What areas of Engineering can I study?

For most Engineering courses you’ll need to choose which brand of Engineering you want to study.

If you can’t decide which branch you want to commit to then there are some universities that offer a “General Engineering” course that gives you a broad education in Engineering in your first year. These degrees allow you to specialise later on so you’ll still graduate with a degree in a specific area of Engineering.

Some of the areas of Engineering include:

  • Aeronautical Engineering
  • Chemical Engineering
  • Civil Engineering
  • Electrical Engineering
  • Mechanical Engineering
  • Information and Information Systems Engineering

What other degree options are there?

As we’ve said above, if you already know which area of Engineering you’re interested in you can choose a more specialist Engineering degree.

You’ll also need to decide whether you want to study for a Bachelors of Engineering (BEng) or a Masters of Engineering (MEng).

The MEng is an integrated degree that combines the BEng and MEng meaning that you’ll progress from your first year right the way through to being awarded your Masters.

These courses last a year longer than a Bachelors degree but they remove the need for further study later down the line. This is a popular option if you want a career in Engineering after graduation as the MEng fulfils all the academic requirements needed to get your Chartered Status.

If you choose to just take the Bachelors degree and work for an Engineering company after graduation you could achieve your Chartered Status within five years.

You could also join a company that runs an accredited MPDS (or similar) scheme that satisfies the “further study to Masters level” requirement of the various Engineering institutions.

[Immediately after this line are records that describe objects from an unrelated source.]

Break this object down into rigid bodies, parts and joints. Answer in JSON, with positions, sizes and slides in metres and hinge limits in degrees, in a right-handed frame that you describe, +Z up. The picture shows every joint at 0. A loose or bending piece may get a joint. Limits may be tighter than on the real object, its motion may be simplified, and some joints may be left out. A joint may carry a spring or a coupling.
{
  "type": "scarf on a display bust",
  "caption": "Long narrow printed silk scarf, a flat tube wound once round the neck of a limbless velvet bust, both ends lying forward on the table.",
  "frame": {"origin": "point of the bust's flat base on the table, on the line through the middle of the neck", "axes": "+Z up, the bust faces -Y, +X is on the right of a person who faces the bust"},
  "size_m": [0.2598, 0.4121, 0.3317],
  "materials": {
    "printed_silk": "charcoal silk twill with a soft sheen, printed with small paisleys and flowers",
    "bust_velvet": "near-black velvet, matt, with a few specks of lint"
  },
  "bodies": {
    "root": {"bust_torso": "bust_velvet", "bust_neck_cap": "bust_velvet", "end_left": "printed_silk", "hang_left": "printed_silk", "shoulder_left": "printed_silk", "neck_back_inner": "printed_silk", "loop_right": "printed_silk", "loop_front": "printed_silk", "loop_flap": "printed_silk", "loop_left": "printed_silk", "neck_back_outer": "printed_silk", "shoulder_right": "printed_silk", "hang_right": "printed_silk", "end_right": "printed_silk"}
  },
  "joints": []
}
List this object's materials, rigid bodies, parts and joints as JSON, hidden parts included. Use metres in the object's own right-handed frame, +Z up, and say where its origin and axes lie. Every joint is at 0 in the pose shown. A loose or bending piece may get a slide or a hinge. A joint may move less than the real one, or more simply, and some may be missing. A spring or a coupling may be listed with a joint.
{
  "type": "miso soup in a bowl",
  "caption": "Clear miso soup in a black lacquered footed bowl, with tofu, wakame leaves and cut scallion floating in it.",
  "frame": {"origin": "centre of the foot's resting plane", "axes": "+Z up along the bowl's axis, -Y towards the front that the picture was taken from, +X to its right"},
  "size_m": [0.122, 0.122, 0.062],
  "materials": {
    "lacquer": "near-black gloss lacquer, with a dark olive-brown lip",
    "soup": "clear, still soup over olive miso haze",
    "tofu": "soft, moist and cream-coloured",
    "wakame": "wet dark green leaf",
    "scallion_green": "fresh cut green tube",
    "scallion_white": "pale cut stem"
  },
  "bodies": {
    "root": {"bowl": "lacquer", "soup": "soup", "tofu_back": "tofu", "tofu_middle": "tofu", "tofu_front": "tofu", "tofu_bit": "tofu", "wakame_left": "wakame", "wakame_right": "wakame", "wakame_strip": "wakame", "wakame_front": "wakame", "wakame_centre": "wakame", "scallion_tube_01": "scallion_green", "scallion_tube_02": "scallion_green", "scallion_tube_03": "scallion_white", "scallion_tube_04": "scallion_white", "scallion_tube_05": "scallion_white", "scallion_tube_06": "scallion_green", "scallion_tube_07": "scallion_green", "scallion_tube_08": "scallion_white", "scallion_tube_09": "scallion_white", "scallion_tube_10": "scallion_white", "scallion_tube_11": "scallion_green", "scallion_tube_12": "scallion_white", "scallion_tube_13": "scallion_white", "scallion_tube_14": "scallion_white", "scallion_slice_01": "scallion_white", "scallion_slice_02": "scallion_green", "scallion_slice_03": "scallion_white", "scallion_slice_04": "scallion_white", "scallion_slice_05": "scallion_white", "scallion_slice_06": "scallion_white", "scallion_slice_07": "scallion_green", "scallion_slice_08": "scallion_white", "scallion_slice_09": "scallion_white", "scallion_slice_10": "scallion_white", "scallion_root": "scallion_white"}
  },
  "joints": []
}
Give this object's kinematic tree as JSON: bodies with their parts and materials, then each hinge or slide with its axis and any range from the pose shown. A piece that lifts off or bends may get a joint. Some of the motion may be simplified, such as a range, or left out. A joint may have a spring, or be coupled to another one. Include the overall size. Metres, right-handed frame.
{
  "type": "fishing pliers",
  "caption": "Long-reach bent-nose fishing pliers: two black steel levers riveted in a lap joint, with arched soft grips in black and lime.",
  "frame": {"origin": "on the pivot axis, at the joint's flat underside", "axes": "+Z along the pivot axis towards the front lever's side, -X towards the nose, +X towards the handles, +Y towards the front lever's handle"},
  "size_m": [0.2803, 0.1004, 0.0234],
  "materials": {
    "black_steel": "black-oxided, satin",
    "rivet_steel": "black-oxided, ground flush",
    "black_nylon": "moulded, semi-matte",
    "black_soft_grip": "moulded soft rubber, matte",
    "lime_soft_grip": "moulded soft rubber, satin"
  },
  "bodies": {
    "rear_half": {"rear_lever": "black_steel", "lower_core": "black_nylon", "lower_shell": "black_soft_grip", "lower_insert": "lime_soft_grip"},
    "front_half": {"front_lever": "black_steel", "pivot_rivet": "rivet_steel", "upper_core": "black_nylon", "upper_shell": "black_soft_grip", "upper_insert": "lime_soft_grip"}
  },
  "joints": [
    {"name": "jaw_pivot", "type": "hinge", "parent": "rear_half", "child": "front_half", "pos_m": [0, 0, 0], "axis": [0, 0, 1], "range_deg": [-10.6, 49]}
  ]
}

What grades do I need to apply for Engineering?

If you want to study Engineering then you need to consider your options before you even start college to ensure you’ve chosen the right A Level combination.

Some universities may only ask for AS Level Maths, but many ask for the full A Level, so double check before choosing your options at college.

Essential A Levels:

  • Maths (for all Engineering courses)
  • Chemistry (for Chemical Engineering)
  • Physics (this is commonly asked for by universities)

Desirable A Levels:

  • Further Maths
  • Design and Technology

Of course it’s important to check the entry requirements of each university you apply to but you can expect that all of them will want you to have taken A Level Maths.

Grade requirements vary among the universities but a typical offer would be AAB – BBB. In some cases, such as if you are applying from a poor performing college or you come from a disadvantaged background, the university may accept a lower offer.

If you’re in any doubt, email or call the university to discuss your grade predictions before you apply.

Can I take a Foundation degree?

Some universities offer a Foundation degree for Engineering students. These last a year and enable students without the right combination of A Levels or alternative qualifications to progress onto the undergraduate programme.

This may also be an option if you have poor A Level grades but in many cases you would be better to retake your exams and reapply when you have achieved the higher grades.